What is required: Give the listing again in full, exactly as written.
— BEGIN Collected data —
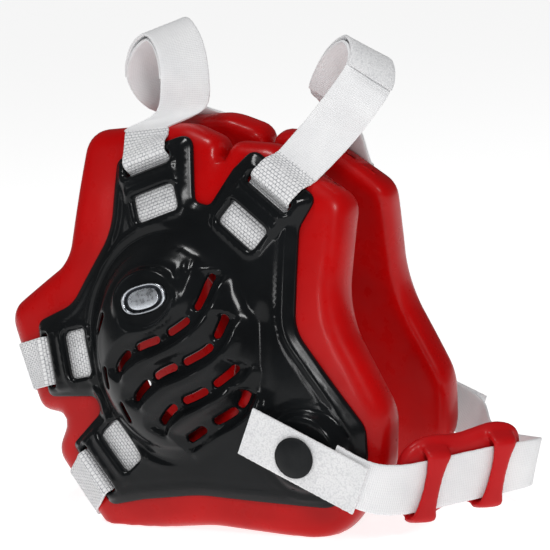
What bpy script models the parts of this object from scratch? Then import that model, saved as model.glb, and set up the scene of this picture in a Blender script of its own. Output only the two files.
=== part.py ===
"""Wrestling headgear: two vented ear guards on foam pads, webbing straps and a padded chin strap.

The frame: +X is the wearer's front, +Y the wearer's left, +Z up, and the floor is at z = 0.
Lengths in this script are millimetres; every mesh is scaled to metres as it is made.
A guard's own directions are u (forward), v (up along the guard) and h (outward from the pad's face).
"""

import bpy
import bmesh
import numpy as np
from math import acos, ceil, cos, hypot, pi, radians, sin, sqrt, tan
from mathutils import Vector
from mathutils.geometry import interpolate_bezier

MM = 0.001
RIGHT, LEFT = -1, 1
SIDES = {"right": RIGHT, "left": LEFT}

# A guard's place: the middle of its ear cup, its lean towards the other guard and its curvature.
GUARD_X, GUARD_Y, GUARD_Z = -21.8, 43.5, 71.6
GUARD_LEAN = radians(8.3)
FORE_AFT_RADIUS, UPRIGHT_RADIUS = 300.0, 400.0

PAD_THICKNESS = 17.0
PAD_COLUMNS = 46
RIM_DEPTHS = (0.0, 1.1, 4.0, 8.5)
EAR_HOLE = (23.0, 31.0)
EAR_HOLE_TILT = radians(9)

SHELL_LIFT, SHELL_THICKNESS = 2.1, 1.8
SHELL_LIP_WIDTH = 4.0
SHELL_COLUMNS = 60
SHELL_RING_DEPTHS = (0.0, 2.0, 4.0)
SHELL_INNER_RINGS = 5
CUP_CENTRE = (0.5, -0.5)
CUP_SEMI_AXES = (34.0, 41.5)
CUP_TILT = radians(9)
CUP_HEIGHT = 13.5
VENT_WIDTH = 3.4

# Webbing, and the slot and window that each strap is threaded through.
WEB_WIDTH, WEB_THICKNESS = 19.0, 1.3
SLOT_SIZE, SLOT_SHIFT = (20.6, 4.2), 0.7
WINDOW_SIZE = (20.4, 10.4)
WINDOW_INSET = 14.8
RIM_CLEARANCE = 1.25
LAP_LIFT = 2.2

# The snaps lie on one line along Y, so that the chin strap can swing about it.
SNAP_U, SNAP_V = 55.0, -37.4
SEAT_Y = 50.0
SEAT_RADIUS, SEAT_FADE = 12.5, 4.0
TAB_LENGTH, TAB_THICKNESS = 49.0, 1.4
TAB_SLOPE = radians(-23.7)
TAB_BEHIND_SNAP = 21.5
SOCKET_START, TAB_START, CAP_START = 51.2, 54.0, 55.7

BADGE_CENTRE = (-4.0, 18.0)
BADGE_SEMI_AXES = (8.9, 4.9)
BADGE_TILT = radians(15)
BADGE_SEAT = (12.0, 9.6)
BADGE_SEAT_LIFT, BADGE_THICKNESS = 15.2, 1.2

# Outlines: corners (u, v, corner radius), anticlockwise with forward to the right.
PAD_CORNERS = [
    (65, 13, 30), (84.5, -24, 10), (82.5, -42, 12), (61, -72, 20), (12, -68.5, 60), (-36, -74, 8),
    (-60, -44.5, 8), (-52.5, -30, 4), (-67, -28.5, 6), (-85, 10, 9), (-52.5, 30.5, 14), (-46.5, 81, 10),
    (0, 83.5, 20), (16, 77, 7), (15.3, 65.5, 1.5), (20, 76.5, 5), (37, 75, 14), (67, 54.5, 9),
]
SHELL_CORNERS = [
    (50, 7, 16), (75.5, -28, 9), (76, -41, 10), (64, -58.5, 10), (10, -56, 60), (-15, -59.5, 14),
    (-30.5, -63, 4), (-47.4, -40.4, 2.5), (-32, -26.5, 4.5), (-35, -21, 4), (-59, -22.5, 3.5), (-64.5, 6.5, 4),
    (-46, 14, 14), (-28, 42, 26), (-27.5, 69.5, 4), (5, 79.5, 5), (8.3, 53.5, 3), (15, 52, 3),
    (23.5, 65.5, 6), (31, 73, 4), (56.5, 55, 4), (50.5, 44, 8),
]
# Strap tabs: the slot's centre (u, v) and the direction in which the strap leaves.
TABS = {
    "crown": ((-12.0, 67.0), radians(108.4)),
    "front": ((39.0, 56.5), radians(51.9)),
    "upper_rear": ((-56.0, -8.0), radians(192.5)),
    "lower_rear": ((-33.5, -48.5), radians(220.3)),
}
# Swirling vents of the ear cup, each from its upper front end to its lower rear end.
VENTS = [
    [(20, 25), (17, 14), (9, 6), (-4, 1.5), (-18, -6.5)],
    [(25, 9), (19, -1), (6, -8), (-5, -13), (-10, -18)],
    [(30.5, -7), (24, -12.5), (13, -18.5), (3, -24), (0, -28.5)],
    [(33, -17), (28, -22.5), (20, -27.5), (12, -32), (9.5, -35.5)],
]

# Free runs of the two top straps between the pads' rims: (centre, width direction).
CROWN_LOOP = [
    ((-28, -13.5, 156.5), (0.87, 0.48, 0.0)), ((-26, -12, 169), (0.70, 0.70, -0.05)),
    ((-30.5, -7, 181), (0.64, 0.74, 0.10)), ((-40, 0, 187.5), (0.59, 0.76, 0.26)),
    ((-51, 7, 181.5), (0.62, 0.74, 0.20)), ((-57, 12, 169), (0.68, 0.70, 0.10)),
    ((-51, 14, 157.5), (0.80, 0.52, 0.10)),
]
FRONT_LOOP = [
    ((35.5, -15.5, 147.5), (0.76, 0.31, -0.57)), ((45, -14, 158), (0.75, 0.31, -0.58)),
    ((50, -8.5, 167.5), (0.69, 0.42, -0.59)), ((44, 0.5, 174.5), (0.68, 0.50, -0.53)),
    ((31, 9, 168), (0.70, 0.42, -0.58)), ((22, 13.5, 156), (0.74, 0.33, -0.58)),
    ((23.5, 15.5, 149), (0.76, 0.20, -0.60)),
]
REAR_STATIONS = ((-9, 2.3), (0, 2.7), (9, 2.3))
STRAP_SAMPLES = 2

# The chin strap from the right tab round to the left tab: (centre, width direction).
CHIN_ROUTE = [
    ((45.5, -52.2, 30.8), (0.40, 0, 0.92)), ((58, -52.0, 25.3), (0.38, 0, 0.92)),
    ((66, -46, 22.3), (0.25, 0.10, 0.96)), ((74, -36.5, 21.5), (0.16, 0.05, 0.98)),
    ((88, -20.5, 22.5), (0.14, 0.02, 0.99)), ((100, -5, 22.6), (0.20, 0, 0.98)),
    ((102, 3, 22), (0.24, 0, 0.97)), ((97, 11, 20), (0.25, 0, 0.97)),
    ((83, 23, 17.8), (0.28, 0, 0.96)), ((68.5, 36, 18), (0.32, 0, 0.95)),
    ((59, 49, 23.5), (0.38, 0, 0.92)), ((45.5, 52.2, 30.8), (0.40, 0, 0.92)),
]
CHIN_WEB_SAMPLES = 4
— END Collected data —
Solution:
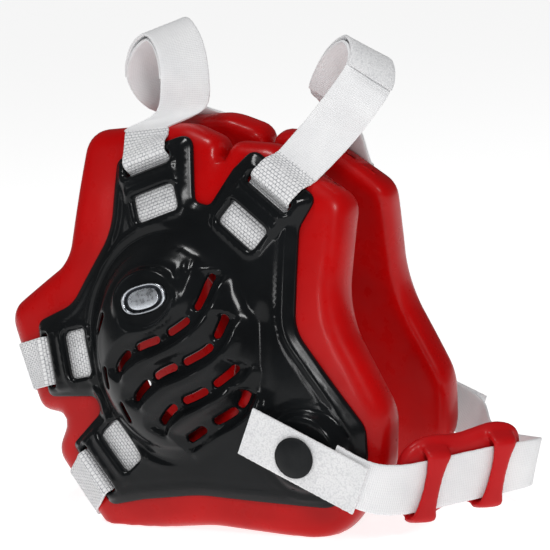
What bpy script models the parts of this object from scratch? Then import that model, saved as model.glb, and set up the scene of this picture in a Blender script of its own. Output only the two files.
=== part.py ===
"""Wrestling headgear: two vented ear guards on foam pads, webbing straps and a padded chin strap.

The frame: +X is the wearer's front, +Y the wearer's left, +Z up, and the floor is at z = 0.
Lengths in this script are millimetres; every mesh is scaled to metres as it is made.
A guard's own directions are u (forward), v (up along the guard) and h (outward from the pad's face).
"""

import bpy
import bmesh
import numpy as np
from math import acos, ceil, cos, hypot, pi, radians, sin, sqrt, tan
from mathutils import Vector
from mathutils.geometry import interpolate_bezier

MM = 0.001
RIGHT, LEFT = -1, 1
SIDES = {"right": RIGHT, "left": LEFT}

# A guard's place: the middle of its ear cup, its lean towards the other guard and its curvature.
GUARD_X, GUARD_Y, GUARD_Z = -21.8, 43.5, 71.6
GUARD_LEAN = radians(8.3)
FORE_AFT_RADIUS, UPRIGHT_RADIUS = 300.0, 400.0

PAD_THICKNESS = 17.0
PAD_COLUMNS = 46
RIM_DEPTHS = (0.0, 1.1, 4.0, 8.5)
EAR_HOLE = (23.0, 31.0)
EAR_HOLE_TILT = radians(9)

SHELL_LIFT, SHELL_THICKNESS = 2.1, 1.8
SHELL_LIP_WIDTH = 4.0
SHELL_COLUMNS = 60
SHELL_RING_DEPTHS = (0.0, 2.0, 4.0)
SHELL_INNER_RINGS = 5
CUP_CENTRE = (0.5, -0.5)
CUP_SEMI_AXES = (34.0, 41.5)
CUP_TILT = radians(9)
CUP_HEIGHT = 13.5
VENT_WIDTH = 3.4

# Webbing, and the slot and window that each strap is threaded through.
WEB_WIDTH, WEB_THICKNESS = 19.0, 1.3
SLOT_SIZE, SLOT_SHIFT = (20.6, 4.2), 0.7
WINDOW_SIZE = (20.4, 10.4)
WINDOW_INSET = 14.8
RIM_CLEARANCE = 1.25
LAP_LIFT = 2.2

# The snaps lie on one line along Y, so that the chin strap can swing about it.
SNAP_U, SNAP_V = 55.0, -37.4
SEAT_Y = 50.0
SEAT_RADIUS, SEAT_FADE = 12.5, 4.0
TAB_LENGTH, TAB_THICKNESS = 49.0, 1.4
TAB_SLOPE = radians(-23.7)
TAB_BEHIND_SNAP = 21.5
SOCKET_START, TAB_START, CAP_START = 51.2, 54.0, 55.7

BADGE_CENTRE = (-4.0, 18.0)
BADGE_SEMI_AXES = (8.9, 4.9)
BADGE_TILT = radians(15)
BADGE_SEAT = (12.0, 9.6)
BADGE_SEAT_LIFT, BADGE_THICKNESS = 15.2, 1.2

# Outlines: corners (u, v, corner radius), anticlockwise with forward to the right.
PAD_CORNERS = [
    (65, 13, 30), (84.5, -24, 10), (82.5, -42, 12), (61, -72, 20), (12, -68.5, 60), (-36, -74, 8),
    (-60, -44.5, 8), (-52.5, -30, 4), (-67, -28.5, 6), (-85, 10, 9), (-52.5, 30.5, 14), (-46.5, 81, 10),
    (0, 83.5, 20), (16, 77, 7), (15.3, 65.5, 1.5), (20, 76.5, 5), (37, 75, 14), (67, 54.5, 9),
]
SHELL_CORNERS = [
    (50, 7, 16), (75.5, -28, 9), (76, -41, 10), (64, -58.5, 10), (10, -56, 60), (-15, -59.5, 14),
    (-30.5, -63, 4), (-47.4, -40.4, 2.5), (-32, -26.5, 4.5), (-35, -21, 4), (-59, -22.5, 3.5), (-64.5, 6.5, 4),
    (-46, 14, 14), (-28, 42, 26), (-27.5, 69.5, 4), (5, 79.5, 5), (8.3, 53.5, 3), (15, 52, 3),
    (23.5, 65.5, 6), (31, 73, 4), (56.5, 55, 4), (50.5, 44, 8),
]
# Strap tabs: the slot's centre (u, v) and the direction in which the strap leaves.
TABS = {
    "crown": ((-12.0, 67.0), radians(108.4)),
    "front": ((39.0, 56.5), radians(51.9)),
    "upper_rear": ((-56.0, -8.0), radians(192.5)),
    "lower_rear": ((-33.5, -48.5), radians(220.3)),
}
# Swirling vents of the ear cup, each from its upper front end to its lower rear end.
VENTS = [
    [(20, 25), (17, 14), (9, 6), (-4, 1.5), (-18, -6.5)],
    [(25, 9), (19, -1), (6, -8), (-5, -13), (-10, -18)],
    [(30.5, -7), (24, -12.5), (13, -18.5), (3, -24), (0, -28.5)],
    [(33, -17), (28, -22.5), (20, -27.5), (12, -32), (9.5, -35.5)],
]

# Free runs of the two top straps between the pads' rims: (centre, width direction).
CROWN_LOOP = [
    ((-28, -13.5, 156.5), (0.87, 0.48, 0.0)), ((-26, -12, 169), (0.70, 0.70, -0.05)),
    ((-30.5, -7, 181), (0.64, 0.74, 0.10)), ((-40, 0, 187.5), (0.59, 0.76, 0.26)),
    ((-51, 7, 181.5), (0.62, 0.74, 0.20)), ((-57, 12, 169), (0.68, 0.70, 0.10)),
    ((-51, 14, 157.5), (0.80, 0.52, 0.10)),
]
FRONT_LOOP = [
    ((35.5, -15.5, 147.5), (0.76, 0.31, -0.57)), ((45, -14, 158), (0.75, 0.31, -0.58)),
    ((50, -8.5, 167.5), (0.69, 0.42, -0.59)), ((44, 0.5, 174.5), (0.68, 0.50, -0.53)),
    ((31, 9, 168), (0.70, 0.42, -0.58)), ((22, 13.5, 156), (0.74, 0.33, -0.58)),
    ((23.5, 15.5, 149), (0.76, 0.20, -0.60)),
]
REAR_STATIONS = ((-9, 2.3), (0, 2.7), (9, 2.3))
STRAP_SAMPLES = 2

# The chin strap from the right tab round to the left tab: (centre, width direction).
CHIN_ROUTE = [
    ((45.5, -52.2, 30.8), (0.40, 0, 0.92)), ((58, -52.0, 25.3), (0.38, 0, 0.92)),
    ((66, -46, 22.3), (0.25, 0.10, 0.96)), ((74, -36.5, 21.5), (0.16, 0.05, 0.98)),
    ((88, -20.5, 22.5), (0.14, 0.02, 0.99)), ((100, -5, 22.6), (0.20, 0, 0.98)),
    ((102, 3, 22), (0.24, 0, 0.97)), ((97, 11, 20), (0.25, 0, 0.97)),
    ((83, 23, 17.8), (0.28, 0, 0.96)), ((68.5, 36, 18), (0.32, 0, 0.95)),
    ((59, 49, 23.5), (0.38, 0, 0.92)), ((45.5, 52.2, 30.8), (0.40, 0, 0.92)),
]
CHIN_WEB_SAMPLES = 4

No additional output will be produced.